- [Stated goal]: Up to and including the line containing "FUZZ = (0.75, 1.0, 1.0)", please reproduce the lines of the listing below, starting from the top.

- [Information provided]:
▼
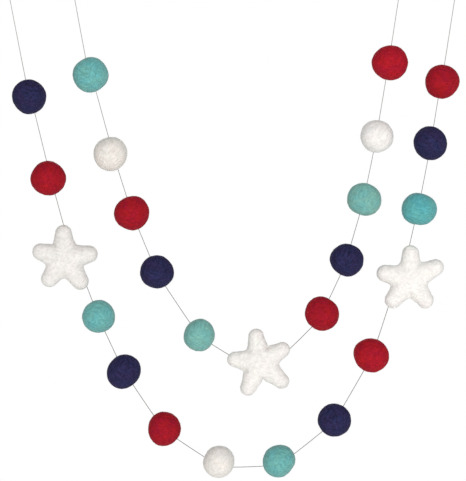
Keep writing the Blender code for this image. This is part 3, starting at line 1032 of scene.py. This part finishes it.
class GARLAND_OT_balls(bpy.types.Operator):
    """Makes the hand-rolled felt balls"""
    bl_idname = "garland.balls"
    bl_label = "Felt Balls"

    # For each wool: the colour that its patches lean to, its contrast, and the colour of its fuzz.
    CASTS = {
        "navy": ((0.0178, 0.0198, 0.0704), 0.43, (0.03, 0.02, 0.09)),
        "red": ((0.315, 0.0055, 0.021), 0.20, (0.3, 0.0, 0.01)),
        "aqua": ((0.125, 0.392, 0.395), 0.18, (1.0, 0.94, 0.88)),
        "white": ((0.785, 0.755, 0.715), 0.105, (0.75, 1.0, 1.0)),
    }

    def execute(self, context):
        settings = context.scene.garland_felt
        aims, triangles = ball_directions()
        for node in sorted(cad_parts):
            if not node.endswith("_ball"):
                continue
            felt = node.split("_")[2]
            centre, reach = hand_rolled_form(node, aims)
            # The bead's own tone, together with painted light and shade for where it hangs.
            tone_and_painted_light = BEAD_TONE_AND_PAINTED_LIGHT.get(node, 1.0)
            cast, contrast, fuzz = self.CASTS[felt]
            colour, cast = (
                [part * factor * tone_and_painted_light for part, factor in zip(wool, faded(node))]
                for wool in (getattr(settings, felt), cast))
            material = felt_finish(node + "_wool", colour, cast, contrast, fuzz)
            add_felt_piece(
                node, centre + aims * reach[:, None], triangles, settings.fibres, settings, material,
                felt + "_wool")
        return {"FINISHED"}


class GARLAND_OT_stars(bpy.types.Operator):
    """Makes the three plump felt stars"""
    bl_idname = "garland.stars"
    bl_label = "Felt Stars"

    # The same three for the stars' wool.
    CAST = (0.815, 0.796, 0.757)
    CONTRAST = 0.09
    FUZZ = (0.75, 1.0, 1.0)

    def execute(self, context):
        settings = context.scene.garland_felt
        for node, star in STARS.items():
            # The star's own tone, together with painted light and shade for where it hangs.
            tone_and_painted_light = BEAD_TONE_AND_PAINTED_LIGHT.get(node, 1.0)
            colour, cast = (
                [part * tone_and_painted_light for part in wool] for wool in (settings.star_white, self.CAST))
            material = felt_finish(node + "_wool", colour, cast, self.CONTRAST, self.FUZZ)
            corners, triangles = star_form(star)
            corners = folded(star, corners, triangles)
            fibres = settings.fibres * STAR_FIBRE_TIMES
            add_felt_piece(node, corners, triangles, fibres, settings, material, "white_wool")
        return {"FINISHED"}


class GARLAND_PT_pieces(bpy.types.Panel):
    """Lists the garland's pieces and their settings"""
    bl_idname = "GARLAND_PT_pieces"
    bl_label = "Felt Ball Garland"
    bl_space_type = "VIEW_3D"
    bl_region_type = "UI"
    bl_category = "Garland"

    def draw(self, context):
        for group, operators in (
            ("garland_stage", (GARLAND_OT_stage,)),
            ("garland_string", (GARLAND_OT_strings, GARLAND_OT_loops, GARLAND_OT_knots)),
            ("garland_felt", (GARLAND_OT_balls, GARLAND_OT_stars)),
        ):
            box = self.layout.box()
            settings = getattr(context.scene, group)
            for key in settings.bl_rna.properties.keys():
                if key not in ("rna_type", "name"):
                    box.prop(settings, key)
            for operator in operators:
                box.operator(operator.bl_idname)


SETTINGS = {
    "garland_stage": StageSettings,
    "garland_string": StringSettings,
    "garland_felt": FeltSettings,
}
OPERATORS = (
    GARLAND_OT_stage, GARLAND_OT_strings, GARLAND_OT_loops, GARLAND_OT_knots, GARLAND_OT_balls,
    GARLAND_OT_stars,
)


def register():
    """Adds the settings, the operators and the panel to Blender."""
    for name, group in SETTINGS.items():
        bpy.utils.register_class(group)
        setattr(bpy.types.Scene, name, bpy.props.PointerProperty(type=group))
    for operator in OPERATORS:
        bpy.utils.register_class(operator)
    bpy.utils.register_class(GARLAND_PT_pieces)


def unregister():
    """Takes the panel, the operators and the settings out again."""
    bpy.utils.unregister_class(GARLAND_PT_pieces)
    for operator in reversed(OPERATORS):
        bpy.utils.unregister_class(operator)
    for name, group in SETTINGS.items():
        delattr(bpy.types.Scene, name)
        bpy.utils.unregister_class(group)


def main():
    """Makes the stage and all the pieces."""
    register()
    bpy.ops.garland.stage()
    bpy.ops.garland.strings()
    bpy.ops.garland.loops()
    bpy.ops.garland.knots()
    bpy.ops.garland.balls()
    bpy.ops.garland.stars()


if __name__ == "__main__":
    main()
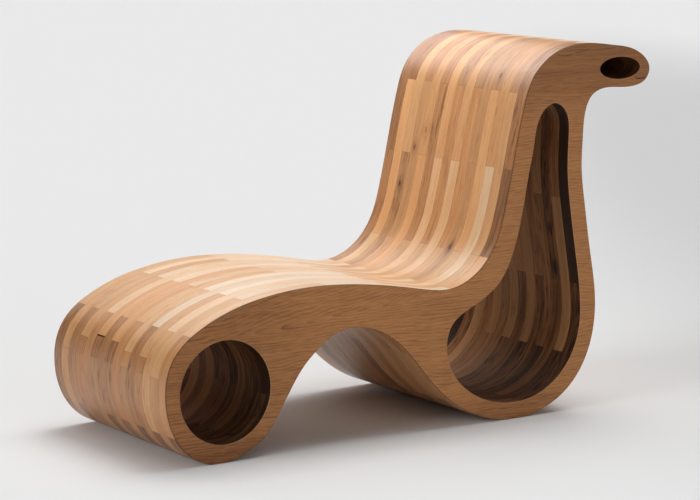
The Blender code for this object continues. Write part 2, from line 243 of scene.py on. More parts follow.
▲
- [Right answer]:
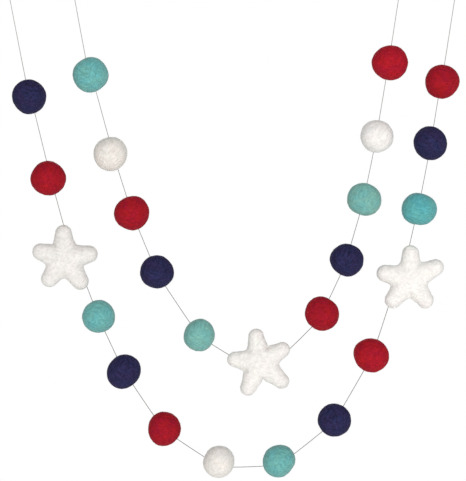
Keep writing the Blender code for this image. This is part 3, starting at line 1032 of scene.py. This part finishes it.
class GARLAND_OT_balls(bpy.types.Operator):
    """Makes the hand-rolled felt balls"""
    bl_idname = "garland.balls"
    bl_label = "Felt Balls"

    # For each wool: the colour that its patches lean to, its contrast, and the colour of its fuzz.
    CASTS = {
        "navy": ((0.0178, 0.0198, 0.0704), 0.43, (0.03, 0.02, 0.09)),
        "red": ((0.315, 0.0055, 0.021), 0.20, (0.3, 0.0, 0.01)),
        "aqua": ((0.125, 0.392, 0.395), 0.18, (1.0, 0.94, 0.88)),
        "white": ((0.785, 0.755, 0.715), 0.105, (0.75, 1.0, 1.0)),
    }

    def execute(self, context):
        settings = context.scene.garland_felt
        aims, triangles = ball_directions()
        for node in sorted(cad_parts):
            if not node.endswith("_ball"):
                continue
            felt = node.split("_")[2]
            centre, reach = hand_rolled_form(node, aims)
            # The bead's own tone, together with painted light and shade for where it hangs.
            tone_and_painted_light = BEAD_TONE_AND_PAINTED_LIGHT.get(node, 1.0)
            cast, contrast, fuzz = self.CASTS[felt]
            colour, cast = (
                [part * factor * tone_and_painted_light for part, factor in zip(wool, faded(node))]
                for wool in (getattr(settings, felt), cast))
            material = felt_finish(node + "_wool", colour, cast, contrast, fuzz)
            add_felt_piece(
                node, centre + aims * reach[:, None], triangles, settings.fibres, settings, material,
                felt + "_wool")
        return {"FINISHED"}


class GARLAND_OT_stars(bpy.types.Operator):
    """Makes the three plump felt stars"""
    bl_idname = "garland.stars"
    bl_label = "Felt Stars"

    # The same three for the stars' wool.
    CAST = (0.815, 0.796, 0.757)
    CONTRAST = 0.09
    FUZZ = (0.75, 1.0, 1.0)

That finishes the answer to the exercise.